62 people own as much wealth as half the world's population – Oxfam
Just 62 individuals had the same wealth as 3.6 billion people in 2015‚ according to Oxfam calculations.
In 2010‚ this figure was 388 individuals.
“The wealth of the richest 62 people has risen by 44% in the five years since 2010 – that's an increase of more than half a trillion dollars ($542 billion)‚ to $1.76 trillion‚ the international aid and development charity says in a new report highlighting an increasing gap between rich and poor.
“Meanwhile‚ the wealth of the bottom half fell by just over a trillion dollars in the same period – a drop of 41%‚” Oxfam says.
“Since the turn of the century‚ the poorest half of the world’s population has received just 1% of the total increase in global wealth‚ while half of that increase has gone to the top 1%.”
Oxfam says the average annual income of the poorest 10% of people in the world has risen by less than $3 each year in almost a quarter of a century. Their daily income has risen by less than a single cent every year.
At workplaces‚ the gap between the average worker and those at the top has been rapidly widening‚ according to the report. “Oxfam’s experience with women workers around the world‚ from Myanmar to Morocco‚ is that they are barely scraping by on poverty wages. Women make up the majority of the world’s low-paid workers and are concentrated in the most precarious jobs.

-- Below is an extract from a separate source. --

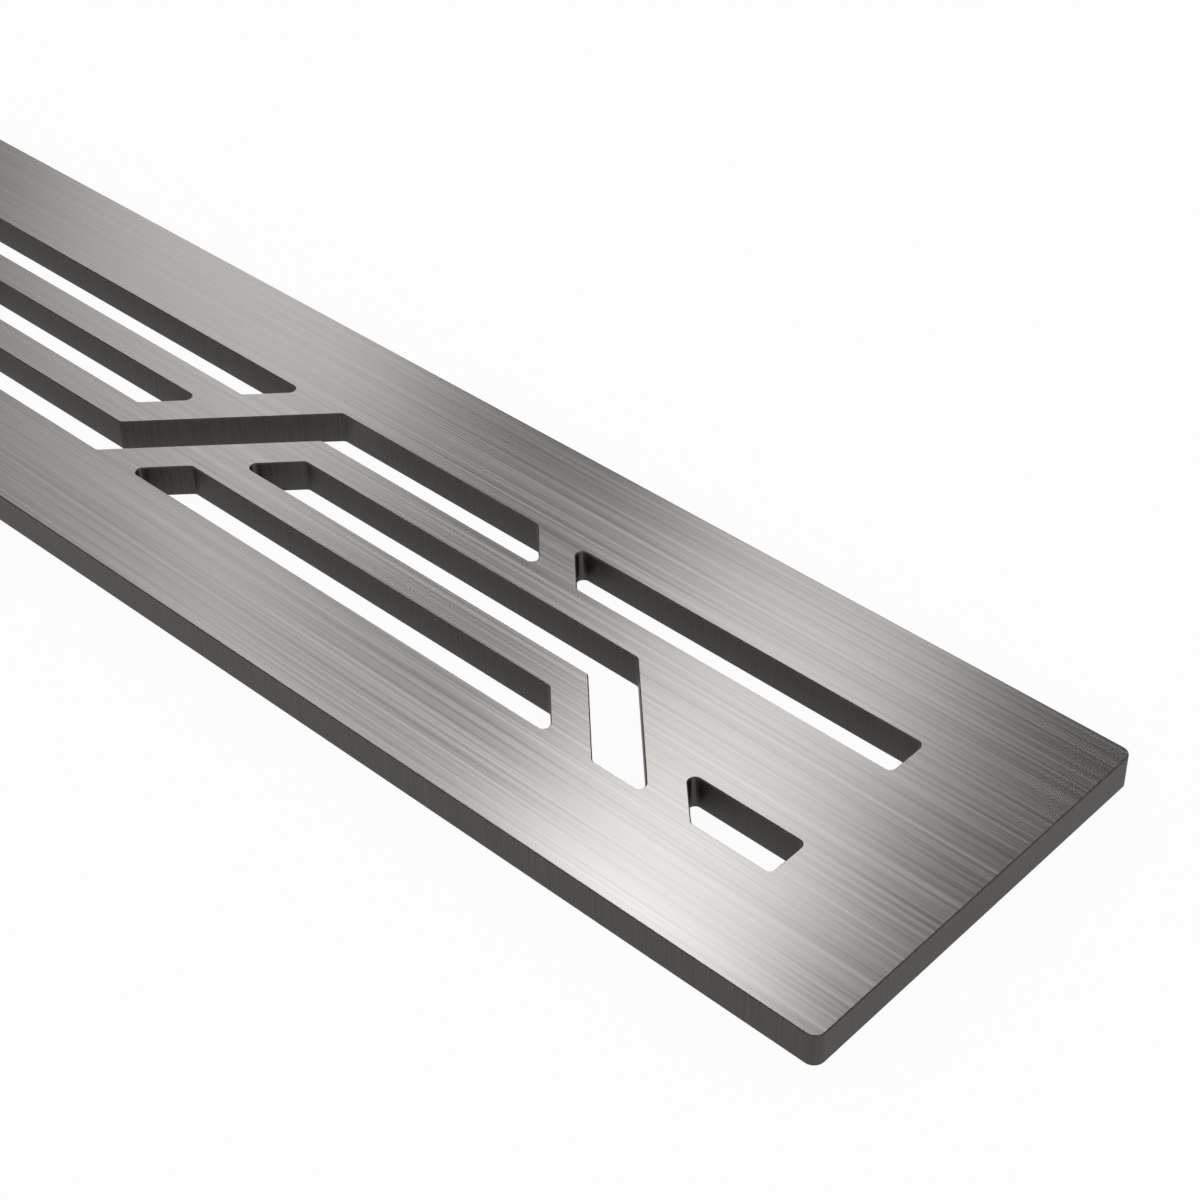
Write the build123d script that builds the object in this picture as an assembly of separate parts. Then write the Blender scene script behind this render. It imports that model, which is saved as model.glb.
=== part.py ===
from build123d import *
import os
from math import sqrt

# Grate of a linear shower drain: one flat stainless plate, cut right through by a running
# pattern of slots. It lies loose in the top of the channel and lifts out by hand.
#
# X runs along the plate, Y across it and Z up. The origin is at the middle of the underside.
# The slots run in three lanes: the near lane (-Y), the middle lane on the X axis and the far
# lane (+Y). At even steps along the plate a slot jogs sideways at 45 degrees. At a hook, a slot
# of the middle lane turns off across the near lane and ends there. At a crossover, a slot goes
# from the near lane over to the far lane. The slots beside a jog stop short of it, so that a
# land of even width follows it, except that the ends in the far lane stand a little further back.
# There is a crossover at the middle of the plate, and half a turn about the Z axis carries the
# whole pattern onto itself.

# Plate, in millimetres
plate_width = 60.0
plate_thickness = 5.0
plate_corner_radius = 1.5
edge_break = 0.15

# Slots, with the land between them measured square to their edges
slot_width = 6.3
land_width = 4.9
slot_corner_radius = 0.9

# Pattern along the plate: hooks and crossovers follow each other in turn
hooks_per_half = 2
jog_spacing = 75.8
end_to_first_jog = 57.4
end_to_slots = 19.6
far_lane_setback = 1.3

# Sizes that follow from those above
half_length = end_to_first_jog + (2 * hooks_per_half - 1) * jog_spacing
plate_length = 2 * half_length
lane_pitch = slot_width + land_width
near_lane, middle_lane, far_lane = -lane_pitch, 0.0, lane_pitch
jog_reach = sqrt(2) * slot_width / 2
neighbour_reach = sqrt(2) * (slot_width / 2 + land_width)

# A cut line is (where it crosses the X axis, how it leans), and a jog is the line down its middle
SQUARE = 0
LEANS_LEFT = -1
LEANS_RIGHT = 1


def crossing(cut, y):
    """Point at the height y on a cut line."""
    x, lean = cut
    return (x + lean * y, y)


def shifted(cut, distance):
    """Cut line parallel to another, a distance along X away from it."""
    x, lean = cut
    return (x + distance, lean)


def half_turn(cut):
    """The same cut line after half a turn about the Z axis."""
    x, lean = cut
    return (-x, lean)


def lane_edges(lane):
    """Near and far edge of the slots in a lane."""
    return lane - slot_width / 2, lane + slot_width / 2


def before(jog):
    """Where a slot on the left stops, one land short of a jog."""
    return shifted(jog, -neighbour_reach)


def after(jog):
    """Where a slot on the right starts, one land past a jog."""
    return shifted(jog, neighbour_reach)


def set_back(cut):
    """The same cut as it is made in the far lane, further from the plate's end."""
    return shifted(cut, -far_lane_setback)


def far_slot_start(hook):
    """Where the far-lane slot beyond a hook starts, set back from the hook's left edge."""
    return set_back(shifted(hook, -jog_reach))


def straight_slot(lane, left, right):
    """Corners of a slot that stays in one lane."""
    near, far = lane_edges(lane)
    return [crossing(left, near), crossing(right, near), crossing(right, far), crossing(left, far)]


def hooked_slot(left, hook):
    """Corners of a slot that leaves the middle lane and ends across the near lane."""
    hook_left, hook_right = shifted(hook, -jog_reach), shifted(hook, jog_reach)
    middle_near, middle_far = lane_edges(middle_lane)
    hook_end = lane_edges(near_lane)[0]
    return [
        crossing(left, middle_near),
        crossing(hook_left, middle_near),
        crossing(hook_left, hook_end),
        crossing(hook_right, hook_end),
        crossing(hook_right, middle_far),
        crossing(left, middle_far),
    ]


def crossover_slot(left, crossover, right):
    """Corners of a slot that goes from the near lane on the left to the far lane on the right."""
    jog_left, jog_right = shifted(crossover, -jog_reach), shifted(crossover, jog_reach)
    near_lane_near, near_lane_far = lane_edges(near_lane)
    far_lane_near, far_lane_far = lane_edges(far_lane)
    return [
        crossing(left, near_lane_near),
        crossing(jog_right, near_lane_near),
        crossing(jog_right, far_lane_near),
        crossing(right, far_lane_near),
        crossing(right, far_lane_far),
        crossing(jog_left, far_lane_far),
        crossing(jog_left, near_lane_far),
        crossing(left, near_lane_far),
    ]


def half_pattern(hooks, crossovers):
    """Corners of every slot on the right of the middle crossover, from the plate's end inwards."""
    plate_end = (half_length - end_to_slots, SQUARE)
    slots = [
        straight_slot(far_lane, far_slot_start(hooks[0]), plate_end),
        straight_slot(near_lane, after(hooks[0]), plate_end),
    ]
    for hook, crossover in zip(hooks, crossovers):
        slots += [
            hooked_slot(after(crossover), hook),
            straight_slot(near_lane, after(crossover), before(hook)),
        ]
    for hook, crossover, next_hook in zip(hooks, crossovers, hooks[1:]):
        slots += [
            crossover_slot(after(next_hook), crossover, set_back(before(hook))),
            straight_slot(far_lane, far_slot_start(next_hook), set_back(before(crossover))),
            straight_slot(middle_lane, after(next_hook), before(crossover)),
        ]
    return slots


def rounded_slot(corners):
    """Face of one slot, with the small radius that the cut leaves in its corners."""
    outline = make_face(Polyline(*corners, close=True).edges())
    return fillet(outline.vertices(), slot_corner_radius)


def slot_faces():
    """Faces of all the slots: one half, its half turn, and the slot across the middle."""
    first_hook = half_length - end_to_first_jog
    hook_step = 2 * jog_spacing
    hooks = [(first_hook - index * hook_step, LEANS_LEFT) for index in range(hooks_per_half)]
    crossovers = [(hook_x - jog_spacing, LEANS_RIGHT) for hook_x, lean in hooks]

    half = [rounded_slot(corners) for corners in half_pattern(hooks, crossovers)]
    other_half = [Rot(0, 0, 180) * face for face in half]
    middle_end = set_back(before(hooks[-1]))
    middle = rounded_slot(crossover_slot(half_turn(middle_end), crossovers[-1], middle_end))
    return half + other_half + [middle]


def make_grate_plate():
    """The slotted plate, with a light break along every edge of its two faces."""
    blank = RectangleRounded(plate_length, plate_width, plate_corner_radius)
    plate = extrude(blank - slot_faces(), plate_thickness)
    faces_by_height = plate.faces().sort_by(Axis.Z)
    underside, top = faces_by_height[0], faces_by_height[-1]
    return chamfer(underside.edges() + top.edges(), edge_break)


grate_plate = make_grate_plate()
grate_plate.label = "grate_plate"

os.makedirs("parts", exist_ok=True)
export_step(grate_plate, "parts/grate_plate.step")

size = grate_plate.bounding_box().size
print(f"plate {size.X:.1f} x {size.Y:.1f} x {size.Z:.1f} mm, {grate_plate.volume:.0f} mm3")
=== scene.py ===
# %% [markdown]
# # A brushed steel drain grate in a white studio
#
# The object is the grate of a linear shower drain: one flat plate of stainless steel with slots
# cut through it. Its shape is already complete in the CAD model, so this lesson is about finish
# and light. Bare metal has almost no colour of its own. What the eye reads as steel is the way
# the surface smears the reflections of the room, so the finish and the studio are made together.

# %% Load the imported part
import math

import bpy
from mathutils import Matrix, Vector


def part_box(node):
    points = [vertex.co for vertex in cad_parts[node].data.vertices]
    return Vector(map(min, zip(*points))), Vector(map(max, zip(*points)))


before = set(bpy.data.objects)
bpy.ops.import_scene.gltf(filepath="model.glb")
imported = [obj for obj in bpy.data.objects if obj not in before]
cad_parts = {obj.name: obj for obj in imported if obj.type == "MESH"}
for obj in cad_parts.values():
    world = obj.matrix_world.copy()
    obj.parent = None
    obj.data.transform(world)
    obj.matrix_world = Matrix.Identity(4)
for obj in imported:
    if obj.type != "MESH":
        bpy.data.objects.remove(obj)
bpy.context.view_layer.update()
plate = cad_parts["grate_plate"]
low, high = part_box("grate_plate")
print("plate, mm:", [round(side * 1000, 1) for side in high - low])

# %% [markdown]
# ## Three small helpers
#
# Every length below is written in millimetres, because that is how a workshop thinks, and Blender
# wants metres. Colours are written as the hex values of a paint chart. Those are sRGB, and a
# shader needs linear light, so one function turns them. The last helper adds a node to a tree,
# sets its values and joins it to the nodes that feed it.

# %% Helpers
MM = 0.001


def colour(hex_value):
    """Linear colour from an sRGB hex value such as "8c8a86"."""
    channels = [int(hex_value[i : i + 2], 16) / 255 for i in (0, 2, 4)]
    linear = [c / 12.92 if c <= 0.04045 else ((c + 0.055) / 1.055) ** 2.4 for c in channels]
    return (*linear, 1.0)


def add(tree, kind, settings=None, links=None):
    """Add a node. Settings and links go by the name or number of an input, or by a property's name.

    A link is given as an output, or as a node, which stands for its first output.
    """
    node = tree.nodes.new(kind)
    for name, value in (settings or {}).items():
        if isinstance(name, int) or name in node.inputs:
            node.inputs[name].default_value = value
        else:
            setattr(node, name, value)
    for name, source in (links or {}).items():
        output = source.outputs[0] if isinstance(source, bpy.types.Node) else source
        tree.links.new(output, node.inputs[name])
    return node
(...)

Meanwhile‚ chief executive salaries have rocketed. CEOs at the top US firms have seen their salaries increase by more than half (by 54.3%) since 2009‚ while ordinary wages have barely moved. The CEO of India’s top information technology firm makes 416 times the salary of a typical employee there. Women hold just 24 of the CEO positions at Fortune 500 companies.”
The financial sector has grown most rapidly in recent decades‚ and now accounts for one in five billionaires‚ says Oxfam.
One of the key trends underlying this huge concentration of wealth and incomes is the increasing return to capital versus labour‚ the agency says.
“In almost all rich countries and in most developing countries‚ the share of national income going to workers has been falling. This means workers are capturing less and less of the gains from growth.
“In contrast‚ the owners of capital have seen their capital consistently grow - through interest payments‚ dividends‚ or retained profits - faster than the rate the economy has been growing. Tax avoidance by the owners of capital‚ and governments reducing taxes on capital gains have further added to these returns.”
This holds true in Africa too‚ according to Oxfam.
Almost a third (30%) of rich Africans’ wealth – a total of $500 billion – is held offshore in tax havens. It is estimated that this costs African countries $14 billion a year in lost tax revenues. “This is enough money to pay for healthcare that could save the lives of four (4) million children and employ enough teachers to get every African child into school.”
Oxfam analysed 200 companies‚ including the world’s biggest and the World Economic Forum’s strategic partners‚ and has found that nine (9) out of 10 companies analysed have a presence in at least one tax haven. In 2014‚ corporate investment in these tax havens was almost four times bigger than it was in 2001.
“As taxes go unpaid due to widespread avoidance‚ government budgets feel the pinch‚ which in turn leads to cuts in vital public services. It also means governments increasingly rely on indirect taxation‚ like VAT‚ which falls disproportionately on the poorest people. Tax avoidance is a problem that is rapidly getting worse.”
“From living wages to better regulation of the activities of the financial sector‚ there is plenty that policy makers can do to end the economy for the 1% and start building a human economy that benefits everyone‚” Oxfam says.
Its recommendations include:
- Pay workers a living wage and close the gap with executive rewards‚ with transparency on pay ratios.
- End the era of tax havens. - Promote women’s economic equality and women’s rights: by providing compensation for unpaid care; ending the gender pay gap; and promoting equal inheritance and land rights for women.
- Ensuring that good-quality information on administrative and budget processes is made public; reforming the regulatory environment‚ particularly around transparency in government; and introducing measures to close “revolving doors” between big business and government.
- Share the tax burden fairly to level the playing field.